In America’s largest cities, starter homes move closer to extinction

After the most recent hike in mortgage rates, renters in 46 of the 50 largest cities in the U.S. are unable to afford a starter home, according to new research from Yardi Matrix division Point2.

That’s up from 44 of 50 only two months ago, when interest rates hovered around 5.5%. But in October, when interest rates inched closer to 7%, Kansas City, Missouri, and Baltimore were the two newest cities to join the ranks of the unaffordable.

Given the local median price of a starter home and assuming a 20% downpayment, renters in Kansas City now make only 93% of the income required to purchase a “starter home” with a 7% mortgage rate, while those in Baltimore top out at 91% of the required income.

The only large cities where so-called starter homes are affordable for renters are Detroit (where renter households make 131% of the income required to buy); Tulsa, Oklahoma (119%); Memphis (111%); and Oklahoma City (100%).

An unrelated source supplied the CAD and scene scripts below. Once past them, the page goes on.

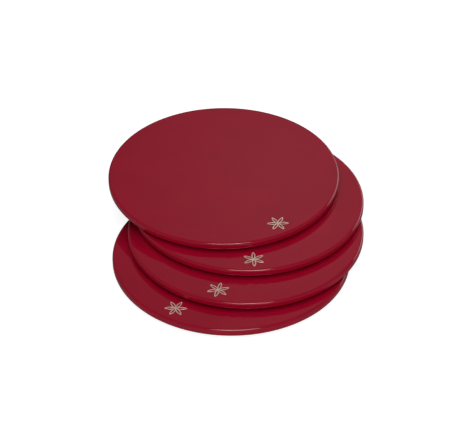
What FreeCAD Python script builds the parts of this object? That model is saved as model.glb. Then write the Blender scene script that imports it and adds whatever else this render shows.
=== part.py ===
"""A fanned stack of four round lacquered coasters.

Each coaster is a fibreboard core inside a closed coat of gloss lacquer, with a gold line-work
rosette let into the coat near the rim, and a felt pad glued to the underside, inset from the edge.
The coasters lie loose on each other, each one shifted and turned from the one below.

Row frame: millimetres, +Z up, -Y to the front. The origin is the centre of the bottom coaster's
underside, where its felt meets the table.
"""

import FreeCAD, Part
import math
import os

# Driving dimensions, in millimetres
COASTER_DIAMETER = 100.0
BODY_THICKNESS = 3.35  # core and lacquer together
EDGE_RADIUS = 1.0  # rounding of the lacquered rim, above and below
LACQUER_THICKNESS = 0.25
FELT_THICKNESS = 0.6
GLUE_THICKNESS = 0.1
PAD_INSET = 2.0  # from the coaster's rim to the felt's edge
GLUE_INSET = 0.3  # from the felt's edge to the glue's edge

# The rosette: six petals drawn with a compass
PETAL_COUNT = 6
PETAL_LENGTH = 4.5  # also the radius of the arcs that draw the petal
LINE_WIDTH = 0.42
MARK_DEPTH = 0.1
MARK_CENTRE_RADIUS = 42.6  # from the coaster's centre to the rosette's centre

# How each coaster lies in the stack, from the bottom up: (x, y of its centre, angle of its mark)
STACK = [
    (0.0, 0.0, -121.8),
    (6.1, 11.8, -105.5),
    (6.8, 28.0, -86.6),
    (-3.3, 40.4, -57.6),
]

COASTER_RADIUS = COASTER_DIAMETER / 2
PAD_RADIUS = COASTER_RADIUS - PAD_INSET
BODY_BOTTOM = FELT_THICKNESS + GLUE_THICKNESS
BODY_TOP = BODY_BOTTOM + BODY_THICKNESS
UP = FreeCAD.Vector(0, 0, 1)


def point(x, y, z=0.0):
    return FreeCAD.Vector(x, y, z)


def rounded_disc(radius, bottom, top, edge_radius):
    """A disc on the Z axis whose upper and lower rims are rounded."""
    disc = Part.makeCylinder(radius, top - bottom, point(0, 0, bottom))
    rims = [edge for edge in disc.Edges if len(edge.Vertexes) == 1]
    return disc.makeFillet(edge_radius, rims)


def lens(half_gap, radius, bottom, height):
    """The overlap of two upright cylinders whose axes are half_gap either side of the X axis."""
    overlap_centre = PETAL_LENGTH / 2
    left = Part.makeCylinder(radius, height, point(overlap_centre, half_gap, bottom))
    right = Part.makeCylinder(radius, height, point(overlap_centre, -half_gap, bottom))
    return left.common(right)


def petal(bottom, height):
    """The outline of one petal, from the rosette's centre outwards along +X."""
    half_gap = PETAL_LENGTH * math.sin(math.radians(360 / PETAL_COUNT))
    outside = lens(half_gap, PETAL_LENGTH + LINE_WIDTH / 2, bottom, height)
    inside = lens(half_gap, PETAL_LENGTH - LINE_WIDTH / 2, bottom, height)
    return outside.cut(inside)


def gold_mark():
    """The rosette, its face flush with the lacquer."""
    first = petal(BODY_TOP - MARK_DEPTH, MARK_DEPTH)
    petals = []
    for number in range(PETAL_COUNT):
        turned = first.copy()
        turned.rotate(point(0, 0), UP, number * 360 / PETAL_COUNT)
        petals.append(turned)
    mark = petals[0].fuse(petals[1:]).removeSplitter()
    mark.translate(point(MARK_CENTRE_RADIUS, 0))
    return mark


def wood_core():
    return rounded_disc(
        COASTER_RADIUS - LACQUER_THICKNESS,
        BODY_BOTTOM + LACQUER_THICKNESS,
        BODY_TOP - LACQUER_THICKNESS,
        EDGE_RADIUS - LACQUER_THICKNESS,
    )


def lacquer_shell(core, mark):
    """The closed coat round the core, with the engraved lines that hold the gold."""
    body = rounded_disc(COASTER_RADIUS, BODY_BOTTOM, BODY_TOP, EDGE_RADIUS)
    return body.cut(core).cut(mark)


def glue_film():
    return Part.makeCylinder(
        PAD_RADIUS - GLUE_INSET, GLUE_THICKNESS, point(0, 0, FELT_THICKNESS)
    )


def felt_pad():
    return Part.makeCylinder(PAD_RADIUS, FELT_THICKNESS)


def coaster_pieces():
    """The pieces of one coaster standing on the origin, with its mark on +X."""
    core = wood_core()
    mark = gold_mark()
    return {
        "wood_core": core,
        "lacquer_shell": lacquer_shell(core, mark),
        "gold_mark": mark,
        "glue_film": glue_film(),
        "felt_pad": felt_pad(),
    }


def write_piece(shape, name):
    if not shape.isValid() or not shape.Solids:
        raise ValueError(name + " is not a valid solid")
    shape.exportStep(os.path.join("parts", name + ".step"))
    print(name, len(shape.Solids), "solid", round(shape.Volume, 2), "mm3")


def main():
    os.makedirs("parts", exist_ok=True)
    pieces = coaster_pieces()
    pitch = BODY_TOP
    for level, (x, y, mark_angle) in enumerate(STACK):
        for piece_name, shape in pieces.items():
            placed = shape.copy()
            placed.rotate(point(0, 0), UP, mark_angle)
            placed.translate(point(x, y, level * pitch))
            write_piece(placed, f"coaster_{level + 1}_{piece_name}")


main()
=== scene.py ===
"""A fanned stack of four round gloss-lacquered coasters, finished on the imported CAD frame.

Each coaster rides on its own body. Its lacquer, rosette and felt are modelled here and replace
the CAD nodes of the same place and size; the board and the glue inside keep their CAD meshes.
All lengths are in metres, in the frame of the CAD.
"""

import math

import bpy
from mathutils import Matrix, Vector, noise


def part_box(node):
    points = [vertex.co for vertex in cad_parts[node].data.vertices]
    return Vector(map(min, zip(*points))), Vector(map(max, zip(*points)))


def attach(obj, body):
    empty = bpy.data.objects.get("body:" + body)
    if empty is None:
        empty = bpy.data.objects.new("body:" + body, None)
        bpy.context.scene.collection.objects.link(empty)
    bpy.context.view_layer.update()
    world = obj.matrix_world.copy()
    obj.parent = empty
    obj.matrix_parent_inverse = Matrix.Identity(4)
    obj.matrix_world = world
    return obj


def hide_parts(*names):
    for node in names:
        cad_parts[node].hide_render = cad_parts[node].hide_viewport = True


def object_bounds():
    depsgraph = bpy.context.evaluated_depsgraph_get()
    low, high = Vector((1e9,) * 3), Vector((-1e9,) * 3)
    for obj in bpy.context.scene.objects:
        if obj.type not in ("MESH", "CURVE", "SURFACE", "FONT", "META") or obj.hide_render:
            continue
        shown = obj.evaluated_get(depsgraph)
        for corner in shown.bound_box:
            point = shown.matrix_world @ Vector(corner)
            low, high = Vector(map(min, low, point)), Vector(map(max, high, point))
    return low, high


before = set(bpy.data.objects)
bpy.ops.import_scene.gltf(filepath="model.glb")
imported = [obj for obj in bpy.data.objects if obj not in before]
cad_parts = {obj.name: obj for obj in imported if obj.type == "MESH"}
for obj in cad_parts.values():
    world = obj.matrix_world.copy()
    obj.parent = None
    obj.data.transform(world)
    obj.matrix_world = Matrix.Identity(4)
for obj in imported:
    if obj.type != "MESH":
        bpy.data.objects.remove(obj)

CAD_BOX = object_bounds()
MM = 0.001

# The coaster, as in the CAD
RADIUS = 50.0 * MM
BODY_THICKNESS = 3.35 * MM
EDGE_RADIUS = 1.0 * MM
COAT = 0.25 * MM  # thickness of the lacquer
PAD_RADIUS = 48.0 * MM
PETALS = 6
PETAL_LENGTH = 4.5 * MM
LINE_WIDTH = 0.42 * MM

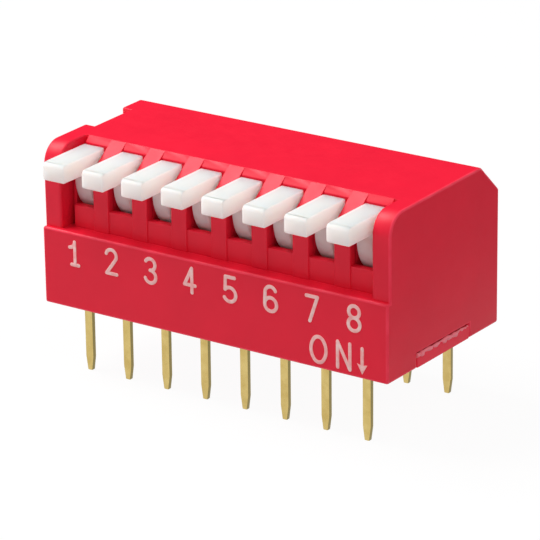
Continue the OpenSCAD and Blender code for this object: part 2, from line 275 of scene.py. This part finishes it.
def shade(tree, bump, sockets):
    """The shader at the end of a material: bump is (height, distance, strength)."""
    height, distance, strength = bump
    normal = add_node(
        tree, "ShaderNodeBump", sockets={"Height": height, "Distance": distance, "Strength": strength}
    ).outputs[0]
    surface = add_node(tree, "ShaderNodeBsdfPrincipled", sockets={**sockets, "Normal": normal})
    add_node(tree, "ShaderNodeOutputMaterial", sockets={"Surface": surface.outputs[0]})


def seen_directly(tree):
    """1 for rays from the camera, a reflection or glass, and 0 for rays that carry light to the switch."""
    path = add_node(tree, "ShaderNodeLightPath").outputs
    seen = add_node(
        tree, "ShaderNodeMath", {"operation": "MAXIMUM"}, {0: path["Is Camera Ray"], 1: path["Is Glossy Ray"]}
    ).outputs[0]
    return add_node(
        tree, "ShaderNodeMath", {"operation": "MAXIMUM"}, {0: seen, 1: path["Is Transmission Ray"]}
    ).outputs[0]


def faded(colour, share):
    """A colour made darker, or with a share above 1 lighter."""
    return tuple(min(1, c * share) for c in colour[:3]) + (1.0,)


# ---- Materials ----

def moulded_nylon(name, colour, highlight_colour, grain):
    """Red nylon from a spark-eroded mould: satin and finely grained, with a painted highlight in paler red on
    the rounds by the ends and the front.
    """
    cloud_size = 3 * MM
    highlight_patch_size = 0.8 * MM
    sheen_size = 0.7 * MM
    grit_height = 0.004 * MM
    material, tree = new_material(name)
    clouds = between(tree, noise(tree, cloud_size), 0, 1)
    plain = mixed(tree, clouds, faded(colour, 0.97), faded(colour, 1.03))
    grit = noise(tree, grain, 3)
    shade(tree, (grit, grit_height, 0.5), {
        # Painted highlight: rounds by the ends and the front, broken up in patches, take the paler red.
        "Base Color": mixed(tree, masked(tree, EDGE_HIGHLIGHT, highlight_patch_size), plain, highlight_colour),
        "Roughness": between(tree, noise(tree, sheen_size), 0.37, 0.43),
        "IOR": 1.5,
        "Specular IOR Level": 0.22,
    })
    return material


def white_acetal(name, colour, shaded_top_colour, bounce_tint_colour, depth, bounce_tint_top):
    """White acetal: waxy, so that light soaks through it. Below a height the stems are painted pinker and
    darker, a painted red bounce from the housing and painted shade under the bars.
    """
    cloud_size = 1.5 * MM
    sheen_size = 0.5 * MM
    grit_size = 0.08 * MM
    grit_height = 0.003 * MM
    bounce_tint_fade = 0.3 * MM
    material, tree = new_material(name)
    clouds = between(tree, noise(tree, cloud_size), 0, 1)
    clean = mixed(tree, clouds, faded(colour, 0.97), colour)
    # Painted shade: the tops, by their upward normals, take the cooler, greyer white.
    clean = mixed(tree, masked(tree, SHADED_TOP), clean, shaded_top_colour)
    place = add_node(tree, "ShaderNodeTexCoord").outputs["Object"]
    height = add_node(tree, "ShaderNodeSeparateXYZ", sockets={0: place}).outputs["Z"]
    # Painted red bounce and shade: below this height the stems fade into the pinker, darker colour.
    bounce_tint = add_node(
        tree, "ShaderNodeMapRange",
        sockets={
            "Value": height, "From Min": bounce_tint_top - bounce_tint_fade, "From Max": bounce_tint_top, "To Min": 1, "To Max": 0
        },
    ).outputs[0]
    shade(tree, (noise(tree, grit_size, 3), grit_height, 0.4), {
        "Base Color": mixed(tree, bounce_tint, clean, bounce_tint_colour),
        "Roughness": between(tree, noise(tree, sheen_size), 0.38, 0.46),
        "IOR": 1.48,
        "Specular IOR Level": 0.25,
        "Subsurface Weight": 1.0,
        "Subsurface Radius": (1.0, 0.85, 0.75),
        "Subsurface Scale": depth,
    })
    return material


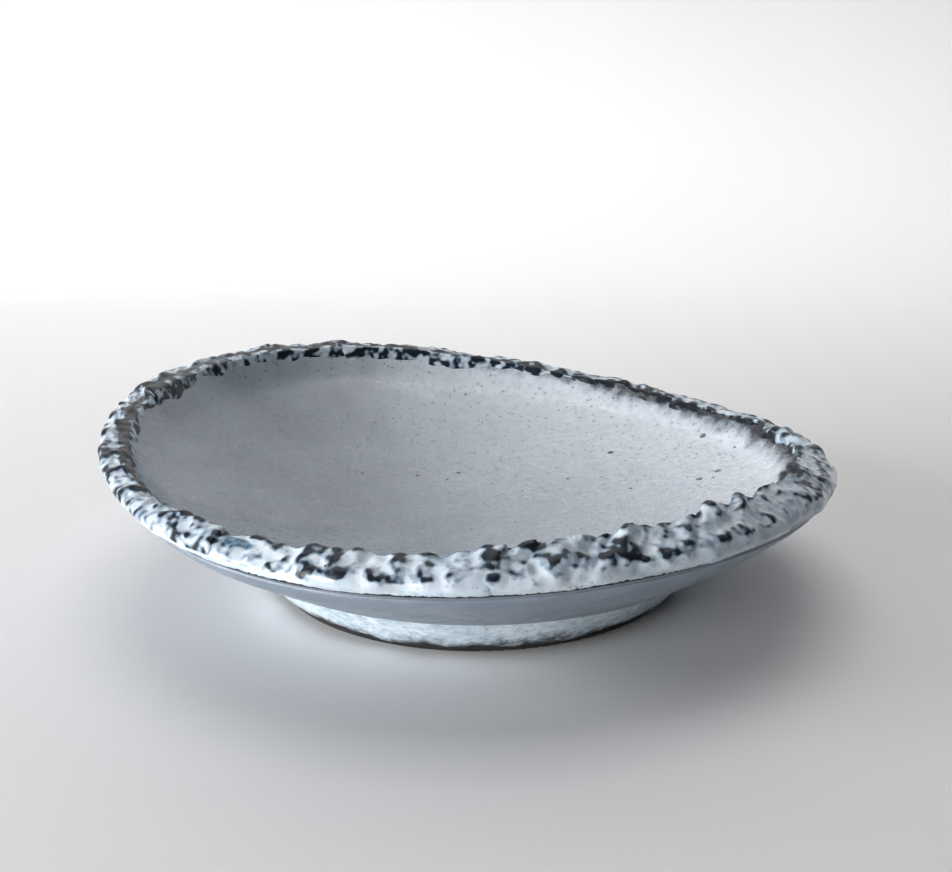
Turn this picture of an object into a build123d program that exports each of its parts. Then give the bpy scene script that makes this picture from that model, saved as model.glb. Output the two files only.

In several of the nation’s largest markets, renters aren’t anywhere close. In Los Angeles, the median income for renter households is a scant 30% of the income required to buy a starter home with a 7% rate. In nearby Long Beach, California, it’s 36%. In the San Francisco Bay Area, much of the same situation exists: In San Francisco, San Jose and Oakland, the typical renter earns a respective 40%, 37% and 37% of the income needed to purchase a starter home.

It’s a far cry from the old days of starter homes, when 70% of all new home construction fell under the umbrella of single-family houses of 1,400 square feet or less that started at $6,990. That, however, was in the 1940s. Four decades later, this share had dropped to 40%. And in 2019, only 7% of homes fell under the same category.

“Further proof that starter homes are vanishing is their changing definition,” the Point2 study stated. “They used to be the small, super-affordable houses that a young person or family could buy in order to get on the property ladder.

“But now, they’ve come to represent simply the cheapest homes available in a market, or homes that fall within the 5th to 35th percentile price range. And it’s not just renters and young families who are vying for them: Downsizing baby boomers, second homebuyers and property investors are in direct competition with first-time buyers for this dwindling housing segment.”